A 48 train schedule would suspend weekend service, severely cut the amount of weekday trains in circulation, eliminate special service to baseball or hockey games, and possibly close some stations, among other service reductions.

Ahmad said the 48 train schedule was the only long term budget that could be approved by the board, given Caltrain's current financial state.

"We are not just kicking the can down the road, we are kicking it into a hole," he said. And he furthered his point by claiming that the board wasn't dodging a bullet by approving the recommended one year budget, but rather it was "taking a bullet right in the chest."

Elsbernd agreed with Ahmad's sentiments, and said that without the addition of his motion, the approved budget plan would be a "false document."

"The underbelly of this system is completely corroded," said Elsbernd. He added that the usage of one-time funds to balance the next fiscal year's budget only guarantees the board will announce another fiscal emergency this time next year.

But Kaira said he did not have enough information to approve Ahmad's proposal, and Tissier added that the outcome of any future attempts to get a dedicated funding source approved should be allowed to speak for itself.

"If the public shoots down a revenue source, they are saying 'we don't need Caltrain,'" said Tissier.
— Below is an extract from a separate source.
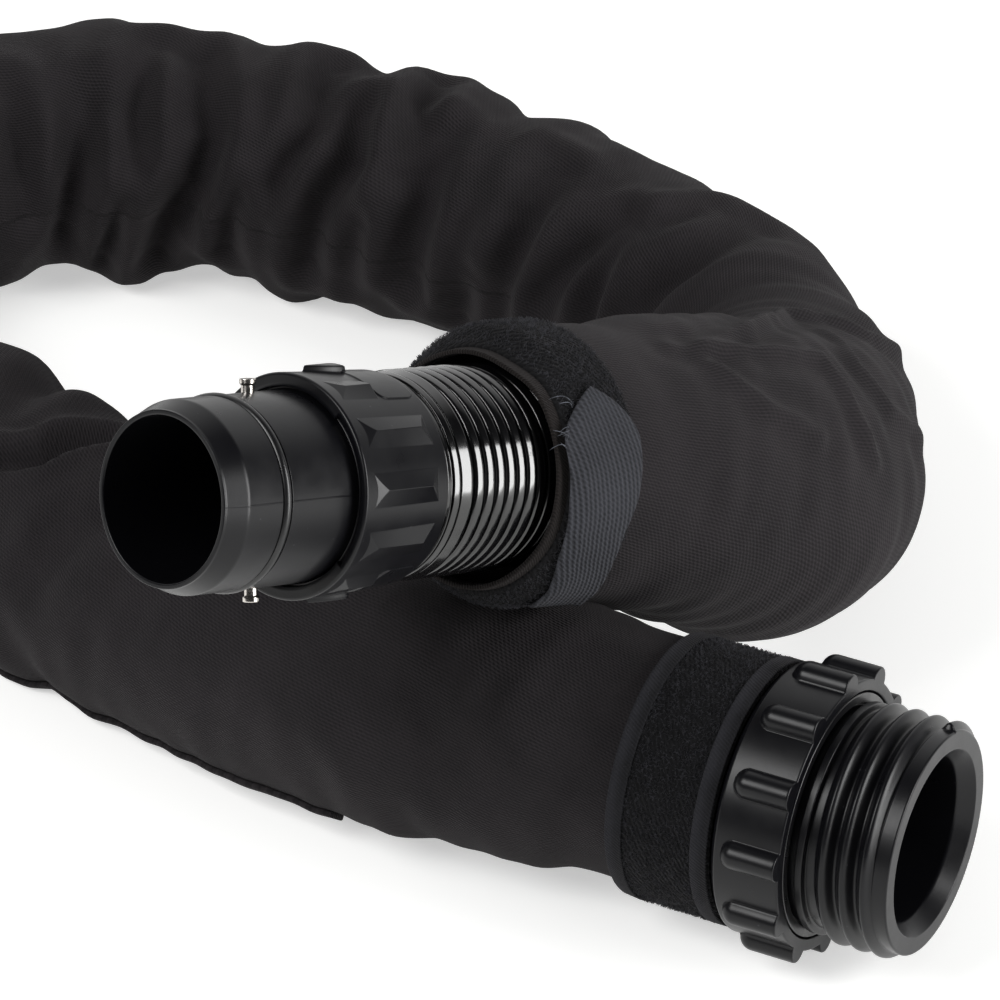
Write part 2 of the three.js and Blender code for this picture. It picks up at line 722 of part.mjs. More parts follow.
// ---------------------------------------------------------------- ribbed hose
function ribbedHose() {
  const corner = (k) => (2 * Math.PI * (k + 0.5)) / hoseSides;
  const ringAt = (distance, radius) => {
    const frame = frameAt(distance);
    return Array.from({ length: hoseSides }, (_, k) => pointOnRing(frame, radius, corner(k)));
  };
  const pitch = (routeLength - 2 * hoseNeckLength) / ribCount;
  const rootRadius = ribCrestRadius - ribDepth;
  const neckRadius = cuffNeckRadius;
  const rings = [ringAt(0, neckRadius)];
  for (let k = 0; k < ribCount; k += 1) {
    const start = hoseNeckLength + pitch * k;
    rings.push(ringAt(start, k === 0 ? neckRadius : rootRadius));
    rings.push(ringAt(start + pitch / 2, ribCrestRadius));
  }
  rings.push(ringAt(routeLength - hoseNeckLength, neckRadius));
  rings.push(ringAt(routeLength, neckRadius));
  const boreRings = ribCount / ribsPerBoreRing;
  for (let k = boreRings; k >= 0; k -= 1) {
    rings.push(ringAt((routeLength * k) / boreRings, hoseBoreRadius));
  }
  return skinOf(rings);
}

addPiece(object, 'corrugated_hose', ribbedHose(), glossRubber);

// ---------------------------------------------------------------- cloth sleeve
// Distances along the route, from the threaded end
const sleeveStart = bindingWidth + 3 * seatGap - wheelRear;
const sleeveEnd = routeLength - exposedHose;
const endRun = bandWidth + sleeveBandOverrun;
const floorHeight = Math.min(...routePoints.map((p) => p.z))
  - sleeveRadius * Math.cos(Math.PI / sleeveSides) + floorCut;

function smoothStep(from, to, at) {
  const u = Math.min(Math.max((at - from) / (to - from), 0), 1);
  return u * u * (3 - 2 * u);
}

// A rise and fall between two distances, with soft shoulders.
function stretchOf(from, to, shoulder, at) {
  return smoothStep(from - shoulder, from, at) * (1 - smoothStep(to, to + shoulder, at));
}

// The sleeve's outer radius: drawn in under the bands, gathered into folds on the back run,
// and slack round the outside of the right-hand bend.
function sleeveRadiusAt(distance, angle) {
  const fromEnds = Math.min(distance - sleeveStart, sleeveEnd - distance);
  const open = smoothStep(endRun, endRun + sleeveEase, fromEnds);
  const base = THREE.MathUtils.lerp(sleeveEndRadius, sleeveRadius, open);
  const gathered = stretchOf(foldsFrom, foldsTo, foldsEase, distance);
  const wave = Math.cos((2 * Math.PI * distance) / foldLength + 1.1 * Math.cos(angle + 0.6));
  const fold = foldDepth * gathered * (0.5 + 0.5 * wave);
  const slack = stretchOf(bagFrom, bagTo, bagEase, distance);
  const outside = Math.max(0, Math.cos(angle - degrees(bagTurnAngle)));
  return base + open * (fold + bagDepth * slack * outside);
}

function clothSleeve() {
  const corner = (k) => (2 * Math.PI * (k + 0.5)) / sleeveSides;
  const ringAt = (distance, radiusAt) => {
    const frame = frameAt(distance);
    return Array.from({ length: sleeveSides }, (_, k) => {
      const point = pointOnRing(frame, radiusAt(distance, corner(k)), corner(k));
      point.z = Math.max(point.z, floorHeight);
      return point;
    });
  };
  const between = (k, count) => THREE.MathUtils.lerp(sleeveStart, sleeveEnd, k / (count - 1));
  const rings = [];
  for (let k = 0; k < sleeveRings; k += 1) {
    rings.push(ringAt(between(k, sleeveRings), sleeveRadiusAt));
  }
  for (let k = sleeveBoreRings - 1; k >= 0; k -= 1) {
    rings.push(ringAt(between(k, sleeveBoreRings), () => sleeveBoreRadius));
  }
  return skinOf(rings);
}

addPiece(object, 'fabric_sleeve', clothSleeve(), knitCloth);

// The sleeve's lengthwise seam: a doubled edge low on the side that faces the front.
function sleeveSeam() {
  const [from, to] = [degrees(seamFromAngle), degrees(seamToAngle)];
  const inner = sleeveRadius + seamStand;
  const sections = [];
  for (let k = 0; k <= seamSteps; k += 1) {
    const frame = frameAt(seamStart + (seamLength * k) / seamSteps);
    sections.push([
      pointOnRing(frame, inner, from), pointOnRing(frame, inner + seamThickness, from),
      pointOnRing(frame, inner + seamThickness, (from + to) / 2),
      pointOnRing(frame, inner + seamThickness, to),
      pointOnRing(frame, inner, to), pointOnRing(frame, inner, (from + to) / 2),
    ]);
  }
  return cappedTube(sections);
}

addPiece(object, 'sleeve_seam', sleeveSeam(), knitCloth);

// ---------------------------------------------------------------- sleeve ends
const bandInner = sleeveEndRadius + seatGap;
const bandOuter = bandInner + bandThickness;
const tabInner = bandOuter + seatGap;
const tabOuter = tabInner + tabThickness;
const bindingOuter = sleeveEndRadius + bindingProud;
const bindingInner = bindingOuter - bindingThickness;

// Hem binding, loop band and hook tab of one sleeve end. The tab is sewn down as far as its
// fold, and its free end peels open about a line through the fold.
function sleeveEndPieces(group, side, mouth, bandFront, tab) {
  const bindingFront = mouth + bindingWidth;
  const binding = turned([
    [bindingInner, mouth], [bindingOuter, mouth], [bindingOuter, bindingFront - bindingEdge],
    [bindingOuter - bindingEdge, bindingFront], [bindingInner + bindingEdge / 2, bindingFront],
    [bindingInner, bindingFront - bindingEdge],
  ]);
  addPiece(group, `hem_binding_${side}`, binding, bindingTape);
  const band = ring(bandInner, bandOuter, bandFront - bandWidth, bandFront);
  addPiece(group, `loop_band_${side}`, band, loopPile);
  const tabFront = bandFront - tab.setback;
  const tabRear = tabFront - tabWidth;
  const sewn = bentStrip(tabInner, tabOuter, tabRear, tabFront, tab.sewnAt, tab.fold);
  addPiece(group, `hook_tab_${side}`, sewn, hookTape);
  const towards = Math.sign(tab.free - tab.fold);
  const flapFrom = tab.fold + towards * tab.foldGap;
  const flap = bentStrip(tabInner, tabOuter, tabRear, tabFront, flapFrom, tab.free);
  addPiece(group, `hook_flap_${side}`, flap, hookTape);
}

// Angles are in degrees round the end's axis, from its level side.
const rightMouth = -sleeveStart + seatGap;
const leftMouth = -exposedHose + seatGap;
// A tab's setback is from the band's outer edge; the left one stands a little past it.
const rightTab = { sewnAt: -84, fold: -30, free: 30, foldGap: 2, setback: 1.5 };
const leftTab = { sewnAt: -64, fold: -6, free: 52, foldGap: 2, setback: -1.1 };
sleeveEndPieces(threadedEnd, 'right', rightMouth, rightMouth + bindingWidth, rightTab);
sleeveEndPieces(bayonetEnd, 'left', leftMouth, leftMouth - seatGap, leftTab);

// ---------------------------------------------------------------- placing on the floor
object.updateMatrixWorld(true);
const extent = new THREE.Box3().setFromObject(object, true);
const middle = extent.getCenter(new THREE.Vector3());
object.position.set(-middle.x, -middle.y, -extent.min.z);
object.updateMatrixWorld(true);

export default object;
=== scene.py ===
# %% [markdown]
# # A breathing-air hose in a cloth sleeve
#
# The object is the air hose of a breathing set. A ribbed rubber hose runs inside a black
# cloth sleeve that keeps it clean. One end is a bayonet spigot with two steel pins and a
# grip collar, the other a connector with a 40 mm round thread and a lobed hand wheel.
#
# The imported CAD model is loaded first, as a frame that never moves. Everything visible is
# then built around it in metres, in the same axes, so nothing has to be fitted afterwards.

# %% Load the frame
import json
import math

import bpy
import numpy as np
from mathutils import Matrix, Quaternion, Vector


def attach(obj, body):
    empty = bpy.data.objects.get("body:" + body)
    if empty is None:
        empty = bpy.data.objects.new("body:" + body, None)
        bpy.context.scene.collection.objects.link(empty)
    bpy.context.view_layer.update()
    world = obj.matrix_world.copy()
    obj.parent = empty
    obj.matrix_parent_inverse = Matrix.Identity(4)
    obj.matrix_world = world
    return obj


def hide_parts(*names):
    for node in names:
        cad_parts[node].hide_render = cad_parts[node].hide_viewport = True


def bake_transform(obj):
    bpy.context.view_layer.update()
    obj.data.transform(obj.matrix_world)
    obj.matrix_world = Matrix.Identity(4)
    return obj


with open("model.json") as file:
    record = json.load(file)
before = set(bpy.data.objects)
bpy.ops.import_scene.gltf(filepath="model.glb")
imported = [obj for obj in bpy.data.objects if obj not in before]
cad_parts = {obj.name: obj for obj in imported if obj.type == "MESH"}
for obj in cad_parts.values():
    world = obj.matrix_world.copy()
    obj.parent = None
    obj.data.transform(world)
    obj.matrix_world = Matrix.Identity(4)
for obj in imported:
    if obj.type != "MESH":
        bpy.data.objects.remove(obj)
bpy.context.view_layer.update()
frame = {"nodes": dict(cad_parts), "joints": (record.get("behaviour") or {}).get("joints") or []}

MM = 0.001
rng = np.random.default_rng(7)

# %% [markdown]
# ## The route of the hose
#
# A hose is easiest to model along its middle line. It could be a Bezier curve drawn by
# hand, but a uniform cubic B-spline through a short list of points is smooth in slope and
# in curvature, and gives the same line as the CAD. The points are the CAD's, in metres,
# from the threaded end to the bayonet end. The frame's own joint says where the line
# starts, so the list doesn't depend on where the model was set down.

# %% The route's points and the line through them
route_points = np.array([
    (0.04035, -0.0817, 0.0251), (0.02272, -0.07229, 0.0251), (0.00509, -0.06288, 0.0251),
    (-0.01254, -0.05347, 0.0251), (-0.03, -0.0425, 0.0232), (-0.047, -0.0275, 0.0218),
    (-0.063, -0.0115, 0.0213), (-0.079, 0.0035, 0.0213), (-0.0955, 0.018, 0.0213),
    (-0.1095, 0.0285, 0.0213), (-0.1225, 0.0405, 0.0213), (-0.1335, 0.0555, 0.0215),
    (-0.1396, 0.0745, 0.0218), (-0.1383, 0.0955, 0.0222), (-0.1299, 0.1146, 0.0223),
    (-0.1154, 0.1292, 0.0223), (-0.0968, 0.1385, 0.0223), (-0.0775, 0.142, 0.0223),
    (-0.0575, 0.1405, 0.0223), (-0.0385, 0.1345, 0.0223), (-0.022, 0.126, 0.0223),
    (-0.007, 0.1168, 0.0223), (0.0086, 0.106, 0.0223), (0.0236, 0.0944, 0.022),
    (0.0366, 0.0804, 0.0216), (0.0454, 0.0632, 0.0213), (0.05, 0.0445, 0.022),
    (0.05, 0.0252, 0.0272), (0.0458, 0.0048, 0.0375), (0.0372, -0.0152, 0.0496),
    (0.02482, -0.0319, 0.0596), (0.01118, -0.0451, 0.06592), (-0.00246, -0.0583, 0.07224),
    (-0.0176, -0.07295, 0.079255),
])


def spline_line(points, samples=6000):
    """Points of the uniform cubic B-spline, close together."""
    first, last = 2 * points[0] - points[1], 2 * points[-1] - points[-2]
    corners = np.vstack([first, points, last])
    spans = len(corners) - 3
    at = np.linspace(0, spans, samples + 1)
    span = np.minimum(at.astype(int), spans - 1)
    u = (at - span)[:, None]
    weights = ((1 - u) ** 3, 3 * u ** 3 - 6 * u ** 2 + 4,
               -3 * u ** 3 + 3 * u ** 2 + 3 * u + 1, u ** 3)
    return sum(weight / 6 * corners[span + k] for k, weight in enumerate(weights))


joint_place = {joint["name"]: np.array(joint["pos_m"]) for joint in frame["joints"]}
route_line = spline_line(route_points)
route_shift = joint_place["thread_swivel"] - route_line[0]
route_line = route_line + route_shift
route_distance = np.concatenate(
    [[0], np.cumsum(np.linalg.norm(np.diff(route_line, axis=0), axis=1))])
hose_length = route_distance[-1]
print(f"hose length {hose_length:.4f} m, shift {route_shift.round(5)}")

# %% [markdown]
# Each piece that follows the hose needs a place and three axes at a distance along it: the
# tangent, a level axis to the side and an axis above. Both ends of the hose run straight,
# and their fittings are drawn in millimetres along an axis that points out of the hose.

# %% Axes along the hose and at its two ends
def unit(vectors):
    return vectors / np.linalg.norm(vectors, axis=-1, keepdims=True)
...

She also said Ahmad's proposal would result in the elimination of the Baby Bullet route, which offers passengers a trip spanning San Jose to San Francisco in about an hour.

She said the board shouldn't threaten to end the system's most popular route, and then ask Peninsula residents to support a tax measure that would serve as a funding source.

Ultimately, Ahmad's motion was shot down by a 3-5 vote, with board members Tissier, Kaira, Kniss, Ken Yeager and Arthur Lloyd dissenting.

The three in favor of Ahmad's proposal subsequently voted in opposition of the board's budget proposal.

The board's ultimate approval of the budget plan came to the chagrin of Ahmad.

"We have a scheme, not a resolution," he said.